En el Volumen 51 Núm. 2 de la Revista de Neurología leemos un artículo titulado Deficiencia, discapacidad, neurología y arte que firman Roberto Cano de la Cuerda y Susana Collado-Vázquez. En él se concluye que durante siglos, los deformes, los físicamente incapacitados y los deficientes mentales fueron personas cruelmente discriminadas. No sólo padecieron su deformidad, sino que, además, se les consideró indignos, se les maltrató y recluyó. En el caso de permitirles convivir en sociedad, fueron injustamente tratados y obligados a ser bufones y seres ridículos, en definitiva seres privados de sus más elementales necesidades.
El tratamiento de un fenómeno tan complejo como la discapacidad ha evolucionado a lo largo del tiempo, también en el arte. Cuentan los autores que Sorolla tituló, inicialmente, un cuadro Los hijos del placer, pero más tarde, influido por Blasco Ibáñez, lo denominó Triste herencia. Según los firmantes del artículo ninguno de los dos títulos tienen una justificación médica.

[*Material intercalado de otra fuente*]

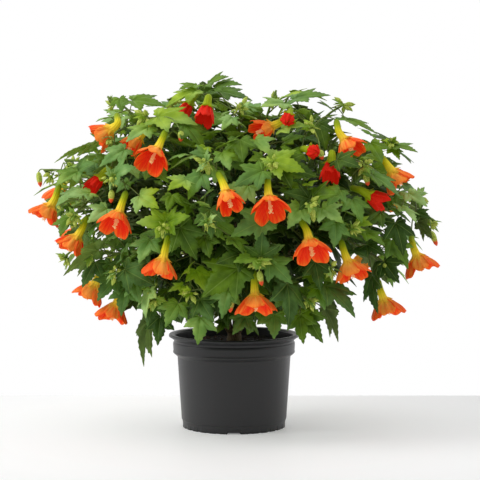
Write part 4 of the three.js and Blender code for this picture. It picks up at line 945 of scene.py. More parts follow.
def slab_bands(upper, lower, material, uv, tone):
    """Slabs as one band with a sharp border: uv (rows, columns, 2) is shared by all, tone is one per slab."""
    count, rows, columns, _ = upper.shape
    points, sheets, border = slabs(upper, lower)
    uv = np.broadcast_to(uv, (count, 2, rows, columns, 2)).reshape(-1, 2)
    back = np.broadcast_to(np.array([0.0, 1.0])[:, None, None], (count, 2, rows, columns)).ravel()
    tones = spread(tone, 2 * rows * columns)
    return band(points, [sheets, border], material, uv, tones, back, [False, True])


def build(name, bands, slot, *nodes):
    """One object of several bands, riding on the root and standing for the named CAD nodes."""
    materials = list(dict.fromkeys(item["material"] for item in bands))
    loops, totals, finish, smooth, start = [], [], [], [], 0
    for item in bands:
        for faces, flat in zip(item["faces"], item["flat"]):
            loops.append((faces + start).ravel())
            totals.append(np.full(len(faces), faces.shape[1]))
            finish.append(np.full(len(faces), materials.index(item["material"])))
            smooth.append(np.full(len(faces), not flat))
        start += len(item["points"])
    loops, totals = np.concatenate(loops), np.concatenate(totals)
    joined = lambda key: np.concatenate([item[key] for item in bands])
    mesh = bpy.data.meshes.new(name)
    mesh.vertices.add(start)
    mesh.vertices.foreach_set("co", (joined("points") * MM).astype(np.float32).ravel())
    mesh.loops.add(len(loops))
    mesh.loops.foreach_set("vertex_index", loops.astype(np.int32))
    mesh.polygons.add(len(totals))
    mesh.polygons.foreach_set("loop_start", (np.cumsum(totals) - totals).astype(np.int32))
    mesh.polygons.foreach_set("material_index", np.concatenate(finish).astype(np.int32))
    mesh.polygons.foreach_set("use_smooth", np.concatenate(smooth))
    layer = mesh.uv_layers.new(name="surface")
    layer.data.foreach_set("uv", joined("uv")[loops].astype(np.float32).ravel())
    for key in ("tone", "back"):
        values = mesh.attributes.new(key, "FLOAT", "POINT").data
        values.foreach_set("value", joined(key).astype(np.float32))
    for material in materials:
        mesh.materials.append(material)
    mesh.update(calc_edges=True)
    mesh.validate()
    piece = bpy.data.objects.new(name, mesh)
    bpy.context.scene.collection.objects.link(piece)
    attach(piece, "root")
    if nodes:
        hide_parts(*nodes)
    return piece


print("builder ready")

# %% [markdown]
# ## Writing shader sums as Python sums
# A finish is a sum of patterns. The small class below wraps a socket, so that a - b adds a Math node.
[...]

Casi con toda seguridad las afecciones que presentan los protagonistas de la composición son de tipo neurológico, como la parálisis cerebral, la distrofia muscular de Duchenne o la poliomielitis. Sin embargo, la discapacidad de los hijos era atribuida –sobre todo por la Iglesia- a la vida disipada o pecaminosa de los progenitores y, por eso, la desaprobación de Dios se manifestaba como castigo divino en forma de seres tullidos.
En la actualidad, afortunadamente, no se cree que eso suceda como un castigo divino, pero queda mucho camino por recorrer para que las personas discapacitadas tengan todos los derechos y disfruten de un entorno acogedor y verdaderamente inclusivo en todos los sentidos.